Nun gibt es natürlich noch den § 306 BGB. Hiernach ist ein Vertrag unwirksam, wenn das Festhalten an ihm für eine Partei eine unzumutbare Härte darstellen würde. Das wäre u.U. der Fall, wenn sich ein Kunde auf den Energiepreis vom 1.7.2004 (Ende der Umsetzungsfrist der Strom- und Gasrichtlinien der EG) berufen sollte für Zeiträume, in denen das EVU vielleicht selbst höhere Beschaffungskosten hätte. Allerdings vertritt Herr Markert die m.E. richtige Auffassung:
Nach dem EuGH-Urteil vom 14.6.2012, C–618/10, ist auch die„Fristenlösung“ des VIII. Zivilsenats des BGH EU-rechtlich nicht haltbar. Denn nach diesem Urteil ist es nach Art. 6 Abs. 1 der Klauselrichtlinie 13/93 den nationalen Gerichten verwehrt, den Inhalt einer nach dieser Richtlinie unwirksamen Klausel abzuändern, anstatt „schlicht deren Anwendung gegenüber dem Verbraucher auszuschließen.“ (Rn. 71 - Hervorhebung hinzugefügt). Der BGH meint zwar in seinen Urteilen vom 23.1.2013, damit sei nur die geltungserhaltende Reduktion unwirksamer Klauseln ausgeschlossen und hat deshalb zur ergänzenden Vertragsauslegung im Sinne seiner „Fristenlösung“ von einer Vorlage an den EuGH abgesehen. Da dies aber nur der EuGH selbst verbindlich beantworten kann, hat der Senat
damit gegen seine Vorlagepflicht nach Art. 267 Abs. 3 AEUV verstoßen. Nach Art. 6 Abs. 1 Halbs. 2 RL 13/93 bleibt der Vertrag ohne die missbräuchliche Klausel für beide Parteien auf derselben Grundlage bindend, wenn er ohne diese Klausel bestehen kann. Dies schließt in aller Regel auch die Anwendung des § 306 Abs. 3 BGB wegen unbilliger Härte aus, dessen Anwendbarkeit aber ohnehin schon nach deutschem AGB-Recht auf seltene Ausnahmefälle begrenzt ist.

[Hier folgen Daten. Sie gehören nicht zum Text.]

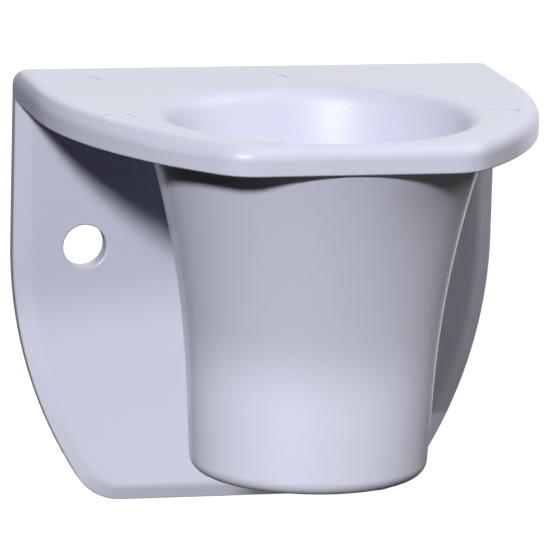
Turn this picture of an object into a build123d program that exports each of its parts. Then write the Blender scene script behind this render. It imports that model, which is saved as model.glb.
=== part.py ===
from build123d import *
import math
import os

# Boat rod holder: a back plate that screws to a wall, a shelf flange along its top edge,
# and a flared cup that hangs from the flange and takes the butt of a fishing rod.
# Millimetres. +X right, +Y into the wall, +Z up. The origin lies on the back face,
# midway between the two screw holes.

# overall
WIDTH = 101.6
HEIGHT = 90.5
PROJECTION = 88.9

# screw holes
HOLE_SPACING = 72.0
HOLE_RADIUS = 4.5
HOLE_BELOW_TOP = 36.3

# back plate
PLATE_THICKNESS = 4.7
PLATE_BEVEL_WIDTH = 3.1
PLATE_BEVEL_ANGLE = math.radians(25)
PLATE_BEVEL_BLEND_RADIUS = 3.2
PLATE_EDGE_RADIUS = 0.5
PLATE_SIDE_ARC_BELOW_TOP = 36.0
PLATE_SIDE_ARC_RADIUS = 91.5
PLATE_CORNER_RADIUS = 10.7
PLATE_ROOT_RADIUS = 1.0

# top flange
FLANGE_THICKNESS = 6.0
FLANGE_EDGE_RADIUS = 3.0
FLANGE_STRAIGHT_SIDE = 23.0
FLANGE_SIDE_ARC_RADIUS = 92.9
FLANGE_NOSE_RADIUS = 10.0
FLANGE_LOWER_EDGE_RADIUS = 0.4

# ejector-pin marks, sunk in the flange's top face: two along the back and one each side of the cup
MARKS_MIDDLE = -0.8
MARK_FROM_MIDDLE = 39.0
BACK_MARK_RADIUS = 4.5
BACK_MARK_FROM_BACK = 12.3
SIDE_MARK_RADIUS = 3.1
MARK_DEPTH = 0.15

# cup: a straight taper at the bottom, then one arc that flares out to the mouth
CUP_AXIS_FROM_BACK = 54.6
CUP_DEPTH = 72.0
CUP_WALL = 5.0
CUP_BOTTOM_RADIUS = 23.6
CUP_TAPER = math.radians(3.35)
CUP_FLARE_BELOW_TOP = 53.5
CUP_FLARE_RADIUS = 198.0
CUP_FOOT_RADIUS = 2.9
CUP_ROOT_RADIUS = 0.5
CUP_FLOOR = 3.5
CUP_FLOOR_CORNER_RADIUS = 2.0
DRAIN_RADIUS = 4.5
LIP_RADIUS = 4.4
LIP_RING_BAND = 0.4

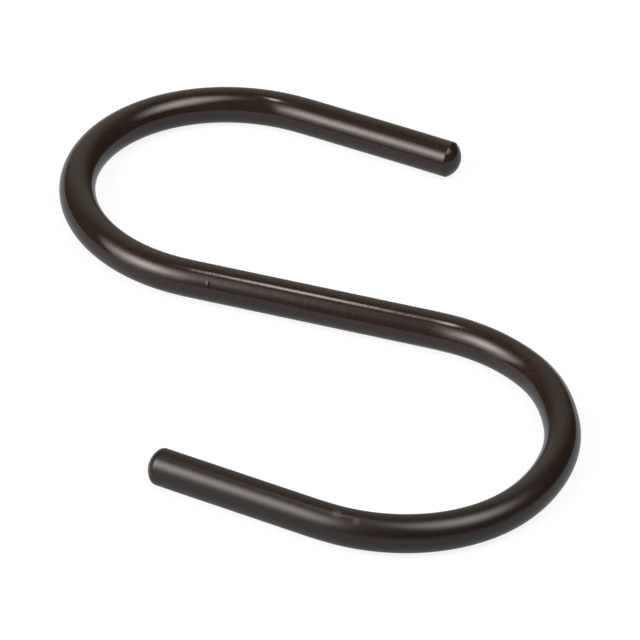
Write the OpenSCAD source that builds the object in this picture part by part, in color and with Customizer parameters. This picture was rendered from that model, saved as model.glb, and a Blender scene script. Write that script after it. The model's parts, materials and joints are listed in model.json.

Nach dieser - für mich richtigen - Auffassung ist es daher einem Normsonderkunden nicht verwehrt, sich auf den vertraglichen "Anfangspreis" zu berufen auch wenn dieser außerhalb eines Zeitraums von 3 Jahren vereinbart wurde und der Kunde die nachfolgenden Preisänderungen nicht beanstandet hat. (vgl. auch
http://www.pontepress.de/pdf/u2_201302.pdf Markert, ZNER 2013, 156
Ist sicherlich etwas kompliziert aber nach den eindeutigen Entscheidungen des EuGH die rechtlich logische Konsequenz.